Additional information
Going through the bs4 changelog, I didn't notice any change related to this issue.
I have also rebuilt pycaption with bs4 4.11.2 and the tests ran through just fine. My distro doesn't package 4.12.0 or 4.12.1, but if necessary, I might do some bisecting.
Edit: The issue is changed behaviour in BeautifulSoup 4.12.1 with regards to Tags.prettify, which adds newlines to some outputs. The tests don't account for these newlines, which is why they fail. The most straight-forward solution is to adapt the tests and bump the requirements (See also #305).
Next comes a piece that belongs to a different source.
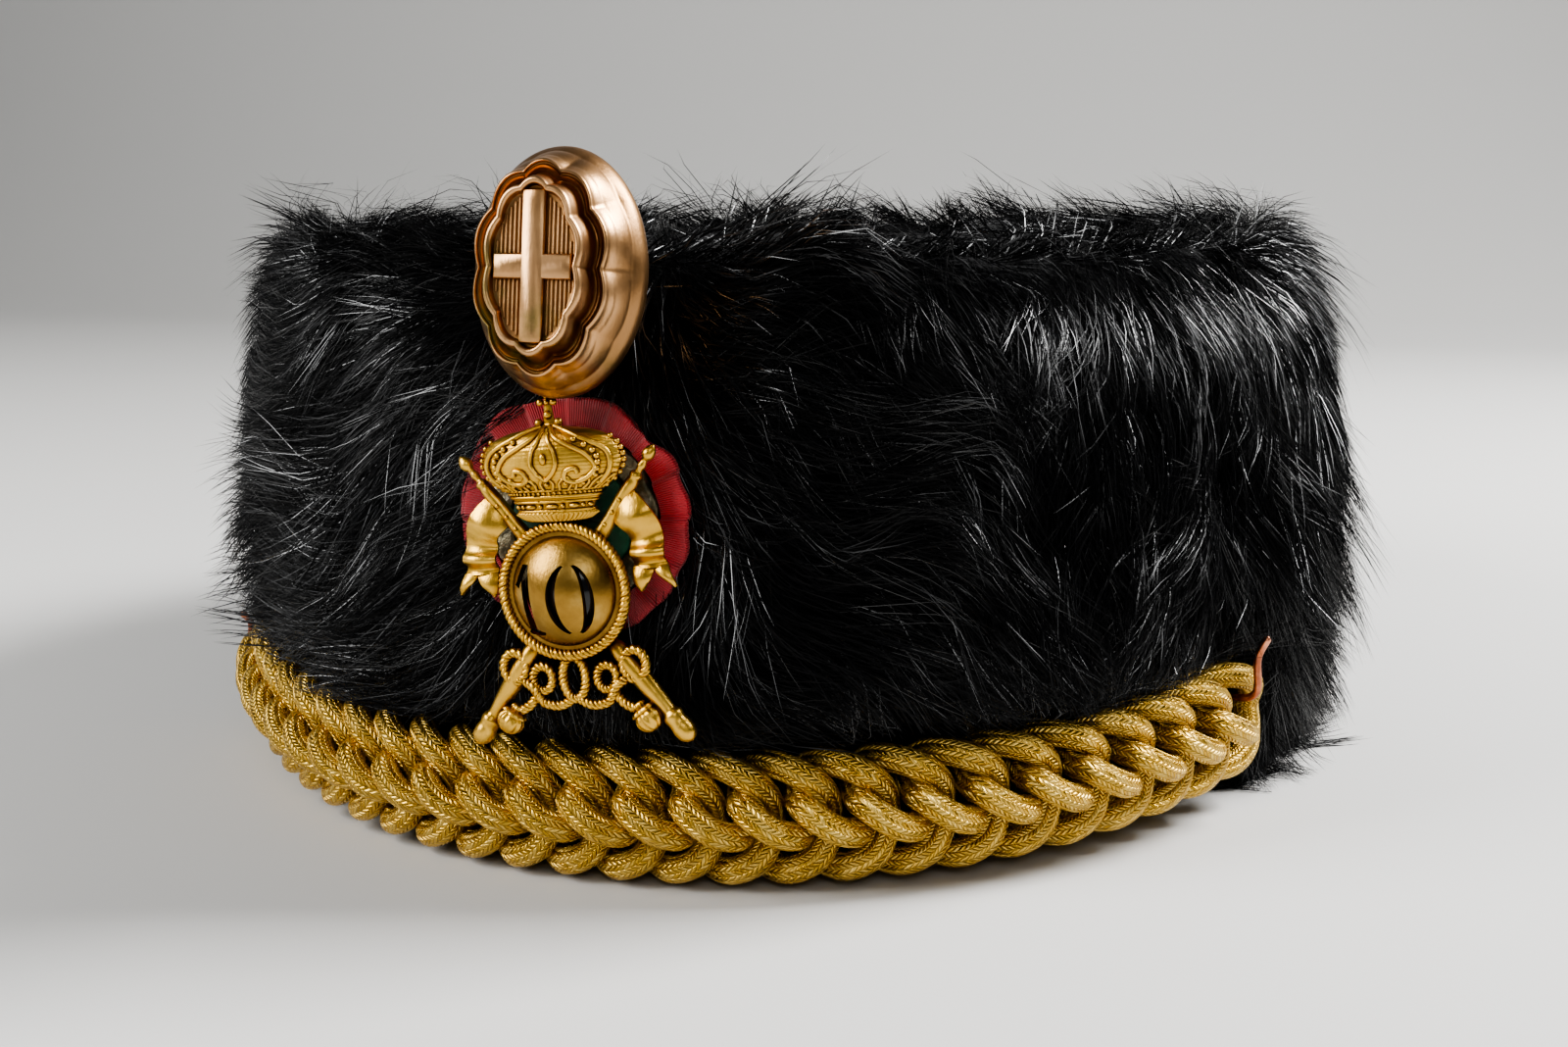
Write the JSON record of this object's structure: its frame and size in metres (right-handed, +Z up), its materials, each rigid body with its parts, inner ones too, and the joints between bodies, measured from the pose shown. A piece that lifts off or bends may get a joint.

More details below.
System information
OS: Arch Linux
Kernel: 6.3.2-arch1-1
Python: 3.11.3-1
Pycaption: 2.1.0/2.1.1 (AUR package / manually updated to 2.1.1)
BeautifulSoup4: 4.11.2-3/4.12.2-1 (Official package)
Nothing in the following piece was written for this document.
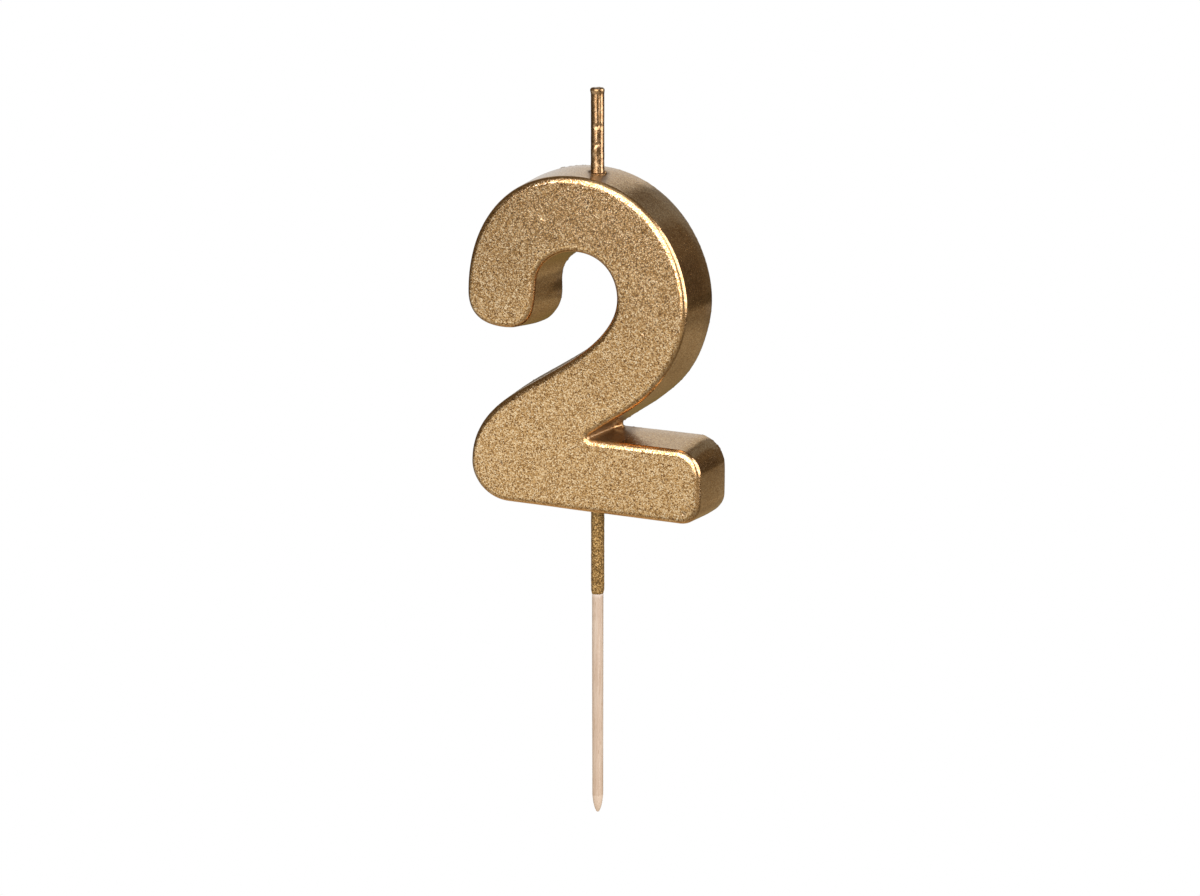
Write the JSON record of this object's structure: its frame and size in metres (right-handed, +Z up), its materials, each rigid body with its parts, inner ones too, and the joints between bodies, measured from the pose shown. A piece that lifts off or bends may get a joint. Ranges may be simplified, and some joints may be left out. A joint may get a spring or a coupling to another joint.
{
  "type": "number birthday candle",
  "caption": "Gold wax numeral candle, shaped as a two, with a gold-coated plaited wick on top and a pointed wooden pick below for pushing into a cake.",
  "frame": {"origin": "where the centre line of the wooden pick leaves the underside of the numeral, halfway through the numeral's depth", "axes": "+Z up along the pick and the wick, +X to the numeral's right as it is read, and its painted face looks along -Y"},
  "size_m": [0.0545, 0.012, 0.1564],
  "materials": {
    "gold_wax": "cast paraffin wax under a thin metallic gold paint: fine bright grain on the face, smooth and shinier on the rounded edges and side walls",
    "gold_lacquer": "glossy gold lacquer over wax, uneven and dented",
    "gold_spray": "rough glittery gold coat",
    "cotton": "waxed cotton yarn, plaited",
    "birch": "bare pale birch, fine lengthwise grain",
    "bare_wax": "unpainted paraffin wax, set around the pick"
  },
  "bodies": {
    "root": {"wax_numeral": "gold_wax", "wick_strand_1": "cotton", "wick_strand_2": "cotton", "wick_strand_3": "cotton", "wick_gold_coat": "gold_lacquer", "wick_seal": "gold_lacquer", "wooden_pick": "birch", "pick_gold_coat": "gold_spray", "pick_bond_wax": "bare_wax"}
  },
  "joints": []
}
Appendix 1 (full error log)
==> Starting check()...
============================= test session starts ==============================
platform linux -- Python 3.11.3, pytest-7.3.1, pluggy-1.0.0
rootdir: /build/python-pycaption/src/pycaption-2.1.0
plugins: lazy-fixture-0.6.3
collected 256 items
tests/test_base.py ....... [ 2%]
tests/test_dfxp.py ....................................... [ 17%]
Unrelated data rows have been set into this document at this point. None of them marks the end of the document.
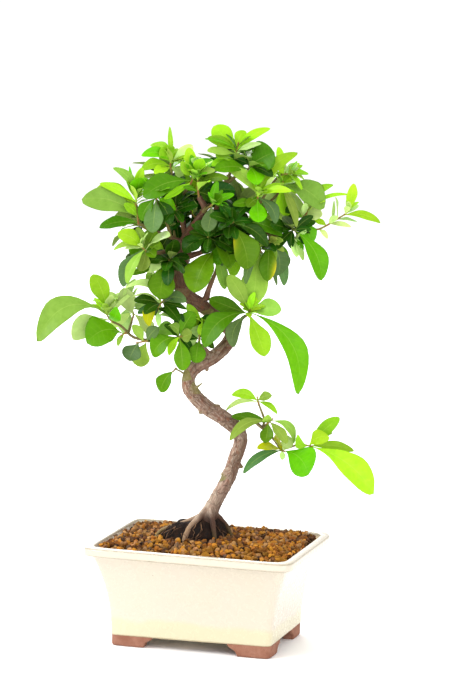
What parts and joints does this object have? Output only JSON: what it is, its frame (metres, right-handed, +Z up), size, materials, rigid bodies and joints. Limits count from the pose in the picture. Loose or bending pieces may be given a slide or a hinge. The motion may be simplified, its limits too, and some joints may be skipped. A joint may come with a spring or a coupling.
{
  "type": "firethorn bonsai",
  "caption": "Small tree with a winding trunk, spreading roots and leafy shoots, planted in granules in an oblong glazed pot on feet.",
  "frame": {"origin": "middle of the bottom of the whole object's box, on the ground under the pot", "axes": "+Z up, +X along the pot's long side to the viewer's right, -Y towards the side that the tree is shown from"},
  "size_m": [0.2198, 0.141, 0.363],
  "materials": {
    "glaze": "glossy cream glaze, bare brown clay on the feet",
    "granules": "rough baked clay granules",
    "peat": "dark crumbly root ball with fine fibres",
    "bark": "thin grey-brown bark with cracks",
    "mesh": "matte",
    "leaf_bright": "glossy leaves on a green stem",
    "leaf_dark": "glossy leaves on a green stem",
    "leaf_green": "glossy leaves on a green stem",
    "leaf_grey": "glossy leaves on a green stem",
    "leaf_lime": "glossy leaves on a green stem",
    "leaf_olive": "glossy leaves on a green stem",
    "leaf_pale": "glossy leaves on a green stem",
    "leaf_yellow": "glossy leaves on a green stem"
  },
  "bodies": {
    "root": {"pot": "glaze", "soil": "granules", "root_ball": "peat", "trunk": "bark", "drainage_mesh_left": "mesh", "drainage_mesh_right": "mesh", "spray_top_rosette": "leaf_green", "spray_top_right_leaves": "leaf_green", "spray_crown_front_rosette": "leaf_lime", "spray_upper_left_tuft": "leaf_lime", "spray_upper_left_big": "leaf_bright", "spray_left_centre_upper": "leaf_bright", "spray_left_sprig": "leaf_lime", "spray_left_rosette": "leaf_pale", "spray_left_hanging": "leaf_dark", "spray_lower_west": "leaf_dark", "spray_far_left_rosette": "leaf_lime", "spray_far_left_low": "leaf_bright", "spray_low_left_a": "leaf_grey", "spray_low_left_b": "leaf_green", "spray_low_left_c": "leaf_green", "spray_under_trunk_leaves": "leaf_lime", "spray_stray_leaf": "leaf_bright", "spray_right_rosette": "leaf_lime", "spray_right_crown_rosette": "leaf_lime", "spray_right_twig": "leaf_lime", "spray_right_big": "leaf_lime", "spray_far_right_sprig": "leaf_pale", "spray_right_fork": "leaf_lime", "spray_right_droop": "leaf_dark", "spray_east_end": "leaf_pale", "spray_right_hanging_a": "leaf_olive", "spray_right_hanging_b": "leaf_green", "spray_centre_right": "leaf_dark", "spray_centre_front": "leaf_bright", "spray_centre_dark": "leaf_dark", "spray_centre_hanging": "leaf_grey", "spray_fork_end": "leaf_green", "spray_low_right_top": "leaf_olive", "spray_low_right_mid": "leaf_olive", "spray_low_right_lower": "leaf_yellow", "spray_low_right_end": "leaf_lime", "spray_back_east": "leaf_green", "spray_back_east_upper": "leaf_green", "spray_back_high": "leaf_green", "spray_back_high_left": "leaf_green", "spray_back_middle": "leaf_green", "spray_back_west": "leaf_green", "spray_back_west_lower": "leaf_green", "spray_back_northwest": "leaf_green", "spray_inner_left": "leaf_dark", "spray_inner_right": "leaf_dark", "spray_core_upper": "leaf_dark", "spray_core_lower": "leaf_dark", "spray_core_left": "leaf_green", "spray_core_right": "leaf_dark", "spray_right_inner": "leaf_lime", "spray_left_under": "leaf_green", "spray_left_light": "leaf_pale"}
  },
  "joints": []
}
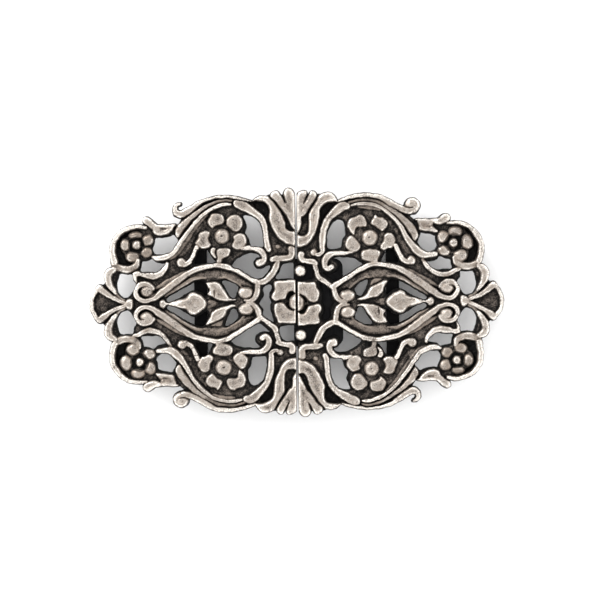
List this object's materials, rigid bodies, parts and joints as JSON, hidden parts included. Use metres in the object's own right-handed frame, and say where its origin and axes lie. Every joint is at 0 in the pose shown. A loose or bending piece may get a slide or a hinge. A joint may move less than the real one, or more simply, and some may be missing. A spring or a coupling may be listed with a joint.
{
  "type": "apron clasp",
  "caption": "Pierced floral apron clasp: two matching cast halves, hooked together behind the centre flower, with ribbon bars on the back",
  "frame": {"origin": "middle of the underside of the ribbon bars, at the seam, where the clasp rests on a table", "axes": "+X along the clasp from the left tip to the right tip, +Y up the front as worn, +Z out of the ornamented front"},
  "size_m": [0.07, 0.0378, 0.0066],
  "materials": {
    "antique_silver": "worn antique silver plate with black patina in the hollows",
    "dark_steel": "dark brushed steel",
    "bright_silver": "polished rivet heads"
  },
  "bodies": {
    "root": {"left_casting": "antique_silver", "right_casting": "antique_silver", "left_ribbon_bar": "dark_steel", "right_ribbon_bar": "dark_steel", "hook_plate": "dark_steel", "upper_stud": "bright_silver", "lower_stud": "bright_silver", "catch_loop": "dark_steel"}
  },
  "joints": []
}
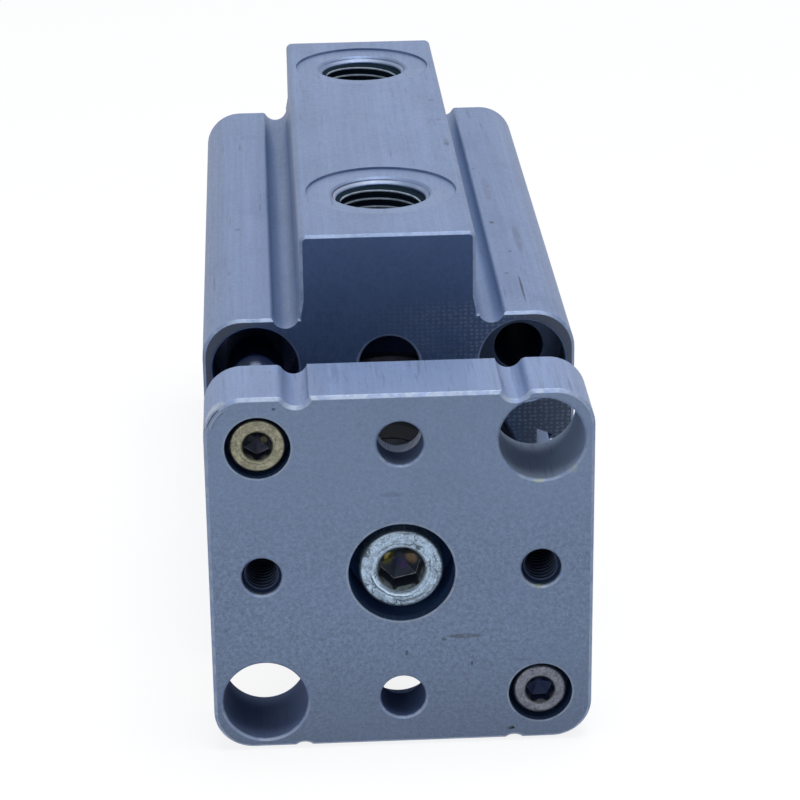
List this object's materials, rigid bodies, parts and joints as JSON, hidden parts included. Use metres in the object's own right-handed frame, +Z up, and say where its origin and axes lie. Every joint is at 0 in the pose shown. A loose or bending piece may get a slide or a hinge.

tests/test_dfxp_conversion.py F
=================================== FAILURES ===================================
________________________ TestDFXPtoDFXP.test_conversion ________________________
self = <tests.test_dfxp_conversion.TestDFXPtoDFXP object at 0x7fbfff47abd0>
sample_dfxp_output = '<?xml version="1.0" encoding="utf-8"?>\n<tt xml:lang="en" xmlns="http://www.w3.org/ns/ttml" xmlns:tts="http://www.w3....00:00:36.200" region="bottom" style="default">\n <LAUGHING & WHOOPS!>\n </p>\n </div>\n </body>\n</tt>'
sample_dfxp = '<?xml version="1.0" encoding="utf-8"?>\n<tt xml:lang="en" xmlns="http://www.w3.org/ns/ttml"\n xmlns:tts="http://ww...00:00:36.200" region="bottom" style="default">\n <LAUGHING & WHOOPS!>\n </p>\n </div>\n </body>\n</tt>'
def test_conversion(self, sample_dfxp_output, sample_dfxp):
caption_set = DFXPReader().read(sample_dfxp)
results = DFXPWriter().write(caption_set)
assert isinstance(results, str)
> self.assert_dfxp_equals(sample_dfxp_output, results)
tests/test_dfxp_conversion.py:25:
_ _ _ _ _ _ _ _ _ _ _ _ _ _ _ _ _ _ _ _ _ _ _ _ _ _ _ _ _ _ _ _ _ _ _ _ _ _ _ _
self = <tests.test_dfxp_conversion.TestDFXPtoDFXP object at 0x7fbfff47abd0>
first = '<?xml version="1.0" encoding="utf-8"?>\n<tt xml:lang="en" xmlns="http://www.w3.org/ns/ttml" xmlns:tts="http://www.w3....00:00:36.200" region="bottom" style="default">\n <LAUGHING & WHOOPS!>\n </p>\n </div>\n </body>\n</tt>'
second = '<?xml version="1.0" encoding="utf-8"?>\n<tt xml:lang="en" xmlns="http://www.w3.org/ns/ttml" xmlns:tts="http://www.w3....:00:36.200" region="bottom" style="default">\n <LAUGHING & WHOOPS!>\n </p>\n </div>\n </body>\n</tt>\n'
ignore_styling = False, ignore_spans = False
def assert_dfxp_equals(self, first, second,
ignore_styling=False,
ignore_spans=False):
first_soup = BeautifulSoup(first, 'lxml')
second_soup = BeautifulSoup(second, 'lxml')
if ignore_styling:
self._remove_styling(first_soup)
self._remove_styling(second_soup)
if ignore_spans:
self._remove_spans(first_soup)
self._remove_spans(second_soup)
self._trim_text(first_soup)
self._trim_text(second_soup)
> assert first_soup == second_soup
E AssertionError
tests/mixins.py:140: AssertionError
=========================== short test summary info ============================
FAILED tests/test_dfxp_conversion.py::TestDFXPtoDFXP::test_conversion - Asser...
!!!!!!!!!!!!!!!!!!!!!!!!!! stopping after 1 failures !!!!!!!!!!!!!!!!!!!!!!!!!!!
================== 1 failed, 46 passed, 18 warnings in 0.86s ===================
==> ERROR: A failure occurred in check().
So apparently, the issue is that starting with BeautifulSoup 4.12.1, Tag.prettify adds some newlines at the end. From the changelog:
* Tag.prettify() will now consistently end prettified markup with
a newline.
prettify is used in the DFXPWriter.write method, so the output changes, and the tests make a strict comparison where the added newline leads to failure.
Either the tests somehow ignore the newline/check both cases, or the test fixture adds the newline and the requirements go up to 4.12.1.
A PR for the latter case may follow shortly.